I find friends in books. There are authors who create characters so real that I want to add those characters’ names to my Christmas card list. There is also a predictable pattern to the completing of a book which mirrors the pattern of a developing friendship or of a lasting love. The first chapters of a book are so warm and utterly inviting that you can hardly pull yourself away. When you must move on to necessary tasks, your thoughts remain on this new relationship. You ponder the time that you have spent. You rehearse the unfamiliar phrases you have heard, and you install wisdom that you have learned into your being. As the relationship progresses you come to desire that this connection continue forever. You find comfort and joy between its covers. There are always questions yet to be asked and mysteries yet to be solved when, once again, you engage yourself with that book, or that friendship.

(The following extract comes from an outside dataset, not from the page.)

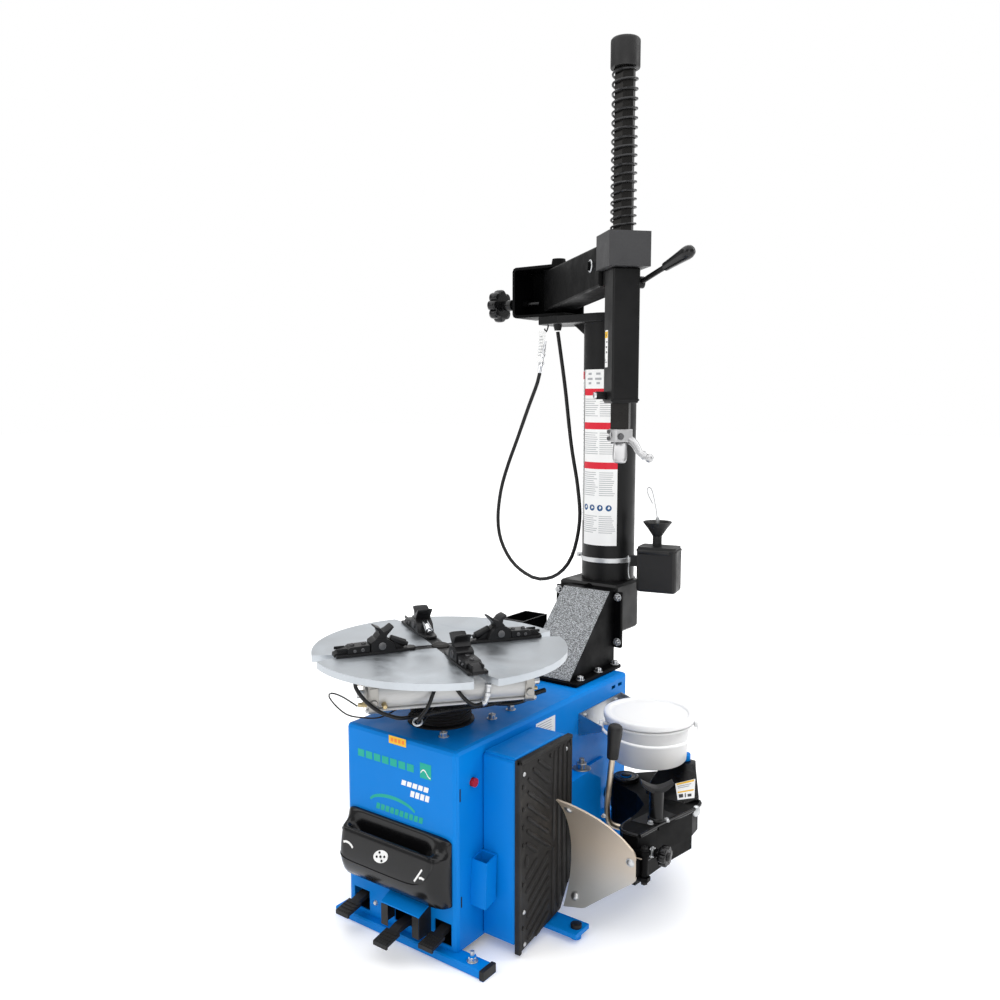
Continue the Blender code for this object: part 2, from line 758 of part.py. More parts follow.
CYL_Z = 0.5760
for label, side in (("front", -1), ("rear", 1)):
    v = side * 0.1080
    barrel = rod(table_point(-0.165, v, CYL_Z), table_point(0.165, v, CYL_Z), 0.0365, sides=20)
    caps = [
        bevelled(
            turn(
                block((u - 0.011, v - 0.039, CYL_Z - 0.039), (u + 0.011, v + 0.039, CYL_Z + 0.039)),
                CYLINDER_ANGLE,
                TABLE_XY,
            ),
            0.006,
        )
        for u in (-0.172, 0.172)
    ]
    stubs = [
        rod(table_point(s * 0.170, v, CYL_Z), table_point(s * 0.205, v, CYL_Z), 0.009)
        for s in (-1, 1)
    ]
    saddle = turn(
        block((-0.022, min(v, side * 0.0485), 0.5650), (0.022, max(v, side * 0.0485), 0.5850)),
        CYLINDER_ANGLE,
        TABLE_XY,
    )
    port_z = CYL_Z - 0.01
    port = rod(table_point(0.100, v, port_z), table_point(0.100, v + side * 0.046, port_z), 0.007)
    body = fuse(barrel, *caps, *stubs, saddle, port)
    node(f"clamp_cylinder_{label}", body, ALLOY, 0.35, 0.6, pivot=TABLE_PIVOT)

hose_band = upright(TABLE_XY, 0.5240, 0.5380, 0.0560, sides=24)
hose_bore = upright(TABLE_XY, 0.51, 0.55, 0.0480 + GAP, sides=24)
air_loops = [
    hose(smooth_route([table_point(*p) for p in route], 0.030), 0.0042, 0)
    for route in (
        ((-0.010, -0.050, 0.531), (-0.020, -0.095, 0.520), (-0.035, -0.150, 0.524), (-0.045, -0.158, 0.560)),
        ((-0.045, -0.030, 0.531), (-0.120, -0.080, 0.516), (-0.190, -0.115, 0.520), (-0.214, -0.108, 0.552)),
        ((0.050, -0.010, 0.531), (0.100, -0.030, 0.520), (0.170, -0.060, 0.522), (0.210, -0.040, 0.540)),
        ((-0.040, 0.035, 0.531), (-0.110, 0.050, 0.520), (-0.185, 0.050, 0.524), (-0.215, 0.010, 0.545)),
    )
]
node("air_hose_ring", carve(fuse(hose_band, *air_loops), hose_bore), BLACK, 0.5, pivot=TABLE_PIVOT)

ring_low = CAB_TOP + 0.0003
collar = turned(
    (
        (0.0330, ring_low),
        (0.0780, ring_low),
        (0.0780, ring_low + 0.003),
        (0.0330, ring_low + 0.003),
    ),
    TABLE_XY,
    28,
)
node("hub_seal_ring", collar, BLACK, 0.5)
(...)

When you must place the book aside, it is with great expectation of the next time you will again be in its presence, enjoying its company.
Unfortunately, at some point, you notice with sadness the shortness of pages left to read. Your time with this friend is drawing to a close. A part of you hesitates.
Don’t read further, take longer pauses between readings, slow things down and make this relationship last longer. But, you are drawn in, and despite your best
intentions, you continue, unable to stop, though you know you are hastening the end of a beautiful relationship. Then, predictably I suppose, but always too abruptly, the story ends, as all stories must. The tale is told, the story you had hoped would continue forever. Perhaps, there will be a sequel. You look for one, hope for one. Sometimes, one is found, but each volume begins and ends as does the one before it, leaving you longing for more, until eventually, there are no more sequels. Just a doneness that forces you to continue on without the companionship with which you had become so accustomed, so satisfied, and so warmed. There is only one problem with a good book, and that is that just as every satisfying relationship, it ends too soon. Nothing last forever, but the eternal soul and our longings for relationship. That explains my tendency toward Tsundokus. In them, I always have a stack of friends yet to meet.